Investors do not only evaluate product and revenue.

They also study ownership structure carefully.

They want to see:

  • Clear founder ownership
  • Reasonable dilution history
  • Proper employee option planning
  • Clean legal documentation
  • No hidden ownership disputes
  • Enough equity available for future growth

A messy cap table creates risk.

And risk slows deals down.

Strong investors know that ownership problems become much harder to fix later.

That is why cap table clarity matters even in relatively early stages.

One of the Biggest Mistakes: Thinking Short-Term

Many founders make equity decisions based only on immediate needs.

An advisor requests equity. A quick fundraising opportunity appears. A senior hire negotiates aggressively.

Under pressure, founders often focus only on solving the current problem.

But equity decisions compound over time.

A few percentage points may not feel dramatic early on. Years later, after several rounds of dilution, those decisions can become much more significant.

This is why long-term planning matters.

Not because founders should avoid dilution completely.

But because ownership should evolve intentionally, not accidentally.

Equity Transparency Matters Internally Too

Another common issue is poor communication around equity.

Employees hear terms like stock options, vesting, dilution, and ownership percentages without fully understanding what they mean.

Sometimes founders avoid these conversations because they feel complicated.

That creates confusion and unrealistic expectations.

Transparency does not mean promising outcomes.

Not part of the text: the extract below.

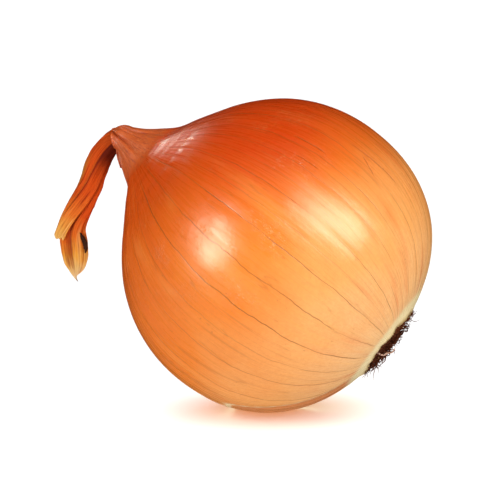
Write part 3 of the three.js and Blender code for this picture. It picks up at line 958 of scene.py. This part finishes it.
    relief = fibre * 0.5 + noise(wire, spot, 0.35, 3.0) * 0.6 + grain * 0.25 - vein * 0.3
    relief = relief + collar * crinkle * 3.0 - split * 2.0 + scratch * 0.8
    bump = wire.node("Bump", {"Strength": 0.35, "Distance": 0.25 * mm, "Height": relief})
    gloss = fibre.ramp(0.3, 0.7, (skin["roughness"] - 0.05, skin["roughness"] + 0.09))
    gloss = gloss + collar * 0.15
    shader = wire.node("BsdfPrincipled", {
        "Base Color": colour, "Roughness": gloss, "Normal": bump, "IOR": 1.45,
        "Specular IOR Level": 0.5})
    wire.node("OutputMaterial", {"Surface": shader})
    return material


leafFinish = {
    "stops": ((0.0, (0.50, 0.07, 0.008)), (0.22, (0.56, 0.07, 0.008)), (0.48, (0.62, 0.075, 0.009)),
              (0.60, (0.70, 0.15, 0.016)), (0.70, (0.76, 0.33, 0.05)), (0.79, (0.78, 0.47, 0.17)),
              (0.94, (0.80, 0.58, 0.38)), (1.0, (0.20, 0.09, 0.05))),
    "sheathStops": ((0.0, (0.50, 0.07, 0.008)), (0.3, (0.56, 0.07, 0.008)),
                    (0.62, (0.64, 0.085, 0.010)), (0.76, (0.70, 0.16, 0.020)),
                    (0.88, (0.74, 0.32, 0.06)), (1.0, (0.76, 0.42, 0.12))),
    # painted shade for the folds and creases of the leaf
    "creaseShadeColour": (0.22, 0.010, 0.004), "oliveColour": (0.40, 0.22, 0.035),
    # the mouth colour is painted shadow for where the leaf leaves the mouth
    "paleColour": (0.92, 0.50, 0.17), "mouthShadowColour": (0.10, 0.008, 0.004),
}


def leafMaterial(name, stops, seed, mouthSide, mouthEnd):
    material, wire = newMaterial(name)
    spot = coordinates(wire)
    across = wire.node("SeparateXYZ", {0: wire.node("UVMap", uv_map="leaf")})
    along = across.other(1)
    patch = noise(wire, spot, 0.25, 3.0)
    colour = (along + (patch - 0.5) * 0.16).colours(*stops)
    fibre = noise(wire, wire.node("CombineXYZ", {0: across * 60.0, 1: along * 5.0, 2: seed}),
                  1.0, 3.0, 0.6)
    ridge = noise(wire, wire.node("CombineXYZ", {0: across * 18.0, 1: along * 2.5, 2: seed + 3.0}),
                  1.0, 2.0)
    # painted shade in the creases between the ridges
    creaseShade = ridge.ramp(0.55, 0.75, (0.0, 0.75)) * along.ramp(0.62, 0.85, (1.0, 0.45))
    colour = creaseShade.mix(colour, leafFinish["creaseShadeColour"])
    low = along.ramp(0.4, 0.7)
    colour = (ridge.ramp(0.45, 0.3, (0.0, 0.5)) * low).mix(colour, leafFinish["paleColour"])
    colour = fibre.ramp(0.46, 0.7, (0.0, 0.5)).mix(colour, (0.30, 0.035, 0.008), "MULTIPLY")
    # painted shade along the long fold down the leaf
    longCreaseShade = (across - 0.66).maths("ABSOLUTE", across - 0.66).ramp(0.0, 0.07, (0.85, 0.0))
    colour = (longCreaseShade * along.ramp(0.9, 0.6)).mix(colour, leafFinish["creaseShadeColour"])
    # painted shadow where it leaves the mouth, on the side that the lip shades
    shadow = along.ramp(mouthEnd, mouthEnd * 0.55) * across.ramp(mouthSide, mouthSide + 0.12)
    colour = (shadow * 0.9).mix(colour, leafFinish["mouthShadowColour"])
    # an olive strip down its lower half
    olive = across.ramp(0.36, 0.28) * across.ramp(0.1, 0.2) * along.ramp(0.3, 0.5)
    colour = (olive * 0.6).mix(colour, leafFinish["oliveColour"])
    relief = fibre * 0.5 + ridge * 1.2 + noise(wire, spot, 1.1, 3.0) * 0.4
    bump = wire.node("Bump", {"Strength": 0.6, "Distance": 0.35 * mm, "Height": relief})
    shader = wire.node("BsdfPrincipled", {
        "Base Color": colour, "Roughness": fibre.ramp(0.3, 0.7, (0.5, 0.7)), "Normal": bump,
        "Specular IOR Level": 0.03})
    wire.node("OutputMaterial", {"Surface": shader})
    return material


def plainMaterial(name, dark, light, scale, roughness, depth):
    material, wire = newMaterial(name)
    spot = coordinates(wire)
    grain = noise(wire, spot, scale, 4.0, 0.65)
    patch = noise(wire, spot, scale * 0.2, 2.0)
    colour = (grain * 0.5 + patch * 0.5).colours((0.30, dark), (0.68, light))
    bump = wire.node("Bump", {"Strength": 0.6, "Distance": depth * mm, "Height": grain})
    shader = wire.node("BsdfPrincipled", {"Base Color": colour, "Roughness": roughness,
                                          "Normal": bump, "Specular IOR Level": 0.02})
    wire.node("OutputMaterial", {"Surface": shader})
    return material


give(bulbSkin, skinMaterial(), "skin", "bulb")
give(longLeaf, leafMaterial("long leaf", leafFinish["stops"], 0.0, 0.40, 0.34), "pale_leaf",
     "neck_leaf_inner")
give(sheath, leafMaterial("leaf sheath", leafFinish["sheathStops"], 7.0, 0.42, 0.50), "dry_leaf",
     "neck_leaf_outer")
deadLeaf = plainMaterial("dead leaf", (0.012, 0.004, 0.003), (0.07, 0.025, 0.015), 1.2, 0.6, 0.2)
give(leafScrap, deadLeaf, "dead_leaf", "neck_leaf_scrap")
cork = plainMaterial("root cork", (0.018, 0.003, 0.002), (0.22, 0.065, 0.03), 0.8, 0.9, 0.3)
give(corkPlate, cork, "cork", "root_plate")
rootBark = plainMaterial("root bark", (0.03, 0.006, 0.003), (0.13, 0.036, 0.016), 0.7, 0.8, 0.1)
paleBark = plainMaterial("pale root", (0.42, 0.20, 0.15), (0.85, 0.62, 0.52), 0.7, 0.5, 0.1)
*rootBunches, looseRoots, paleRoot = dryRoots
for number, root in enumerate(rootBunches, 1):
    give(root, rootBark, "root_bark", f"root_{number:02d}")
give(looseRoots, rootBark, "root_bark")
give(paleRoot, paleBark, "root_bark")
for piece in [bulbSkin, longLeaf, sheath, leafScrap, corkPlate] + dryRoots:
    for face in piece.data.polygons:
        face.use_smooth = True
print("materials made")


# Floor, light and camera

camera = {"azimuth": 13, "elevation": 8, "distance": 0.85, "width": 0.1361,
          "aimRight": -0.00694, "aimUp": 0.0011}

# the sky gives the light that a white floor would send up, and the floor has its own sun
studio = {"below": 1.4, "top": 0.10, "skyLow": -0.45, "skyHigh": 0.10,
          "skyColour": (1.0, 0.95, 0.88), "lampColour": (1.0, 0.95, 0.80),
          "floor": 0.455, "floorSun": 7.2, "sunTilt": 8, "sunAngle": 155}


def makeStage():
    contact = Vector((bulbCentre.x, 0, 0))
    stopEditing()
    bpy.ops.mesh.primitive_plane_add(size=16, location=(0, 0, 0))
    floor = nameIt("floor")
    material, wire = newMaterial("white table")
    # paler round the onion, to make up for the light that it keeps off
    away = wire.node("VectorMath", {0: coordinates(wire), 1: tuple(contact / mm)}, output=1,
                     operation="DISTANCE")
    share = away / bulb["radius"]
    kept = (share * share + 1.0).maths("POWER", share * share + 1.0, -1.5)
    pale = kept.maths("MINIMUM", (1.0 - kept).maths("DIVIDE", studio["floor"], 1.0 - kept), 0.92)
    shader = wire.node("BsdfPrincipled", {
        "Base Color": wire.node("CombineXYZ", {0: pale, 1: pale, 2: pale}), "Roughness": 0.6})
    wire.node("OutputMaterial", {"Surface": shader})
    floor.data.materials.append(material)
    floor.visible_diffuse = False  # the light it would throw up comes from the sky instead
    floor.visible_glossy = False

    world = bpy.data.worlds.new("studio")
    bpy.context.scene.world = world
    world.use_nodes = True
    world.node_tree.nodes.clear()
    wire = Wire(world.node_tree)
    upward = wire.node("SeparateXYZ", {0: wire.node("TexCoord", output=0)}, output=2)
    brightness = upward.ramp(studio["skyLow"], studio["skyHigh"],
                             (studio["below"], studio["top"]))
    sky = wire.node("Background", {"Color": studio["skyColour"], "Strength": brightness})
    wire.node("OutputWorld", {"Surface": sky})
    world.cycles_visibility.glossy = False
    return floor


def softBox(name, azimuth, elevation, distance, size, power, lean=0, lights=True, shines=True):
    # a lamp seen from the bulb's centre, azimuth 0 at the camera and growing to the right;
    # some only light the object and some only shine on it
    around = math.radians(camera["azimuth"] + azimuth)
    up = math.radians(elevation)
    away = Vector((math.sin(around) * math.cos(up), -math.cos(around) * math.cos(up),
                   math.sin(up)))
    bpy.ops.object.light_add(type="AREA", location=bulbCentre + away * distance)
    lamp = bpy.context.object
    lamp.name = name
    lamp.data.shape = "RECTANGLE"
    lamp.data.size, lamp.data.size_y = size
    lamp.data.energy = power
    lamp.data.color = studio["lampColour"]
    facing = away.to_track_quat("Z", "Y").to_matrix() @ Matrix.Rotation(math.radians(lean), 3, "Z")
    lamp.rotation_euler = facing.to_euler()
    lamp.visible_camera = False
    lamp.visible_diffuse = lights
    lamp.visible_glossy = shines
    lamp.light_linking.receiver_collection = notFloor


def makeCamera():
    around, up = math.radians(camera["azimuth"]), math.radians(camera["elevation"])
    back = Vector((math.sin(around) * math.cos(up), -math.cos(around) * math.cos(up),
                   math.sin(up)))
    right = Vector((math.cos(around), math.sin(around), 0))
    aim = bulbCentre + right * camera["aimRight"] + right.cross(-back) * camera["aimUp"]
    bpy.ops.object.camera_add(location=aim + back * camera["distance"])
    made = bpy.context.object
    made.data.sensor_width = 36
    made.data.lens = 36 * camera["distance"] / camera["width"]
    made.rotation_euler = back.to_track_quat("Z", "Y").to_euler()
    made.data.clip_start = 0.05
    bpy.context.scene.camera = made


whiteFloor = makeStage()
notFloor = bpy.data.collections.new("not the floor")
notFloor.objects.link(whiteFloor)
notFloor.collection_objects[0].light_linking.link_state = "EXCLUDE"
softBox("left box", -44, 13, 0.9, (0.15, 0.34), 3.4, shines=False)
softBox("left shine", -49, 14, 0.9, (0.34, 0.48), 9.5, lean=12, lights=False)
softBox("right box", 44, 32, 0.9, (0.52, 0.32), 7.0, shines=False)
softBox("right shine", 43, 30, 0.9, (0.85, 0.42), 14.0, lean=-35, lights=False)
softBox("back box", -150, 26, 0.9, (0.12, 0.07), 0.7)
softBox("fill", 0, 70, 1.2, (1.2, 0.9), 3.0, shines=False)

# a very broad light from above that only the floor takes
sunTurn = (math.radians(studio["sunTilt"]), 0, math.radians(camera["azimuth"]))
bpy.ops.object.light_add(type="SUN", location=(0, 0, 1), rotation=sunTurn)
floorSun = bpy.context.object
floorSun.name = "floor sun"
floorSun.data.energy = studio["floorSun"]
floorSun.data.angle = math.radians(studio["sunAngle"])
onlyFloor = bpy.data.collections.new("lit by floor sun")
onlyFloor.objects.link(whiteFloor)
floorSun.light_linking.receiver_collection = onlyFloor
makeCamera()
view = bpy.context.scene.view_settings
view.view_transform = "Standard"
view.look = "None"
print("stage made")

It means explaining clearly:

  • How vesting works
  • What dilution means
  • How liquidity events may happen
  • What employees actually own
  • How future fundraising affects equity

Clarity builds trust.

Confusion creates disappointment later.

Cap Table Management Eventually Requires Better Systems

In very early stages, spreadsheets may be enough.

But as startups grow, manual cap table management becomes risky.

Option grants, vesting schedules, fundraising rounds, and legal documentation become increasingly difficult to track manually.

This is why many startups adopt platforms like Carta or Pulley to manage equity professionally.

The goal is not only organization.

It is accuracy, visibility, and investor confidence.

Cap table mistakes discovered during due diligence are rarely small problems.

Ownership Planning Is Really About Strategic Control

At its core, equity management is not just financial administration.

It is strategic planning.

Ownership affects:

  • Founder control
  • Investor influence
  • Employee motivation
  • Fundraising flexibility
  • Exit outcomes
  • Long-term governance

The strongest startups treat equity carefully from the beginning—not because they are obsessed with percentages, but because they understand how important ownership becomes as the company scales.

Because in startups, the cap table is not just a spreadsheet.

It is the financial story of how the company was built, who helped build it, and how value will eventually be shared.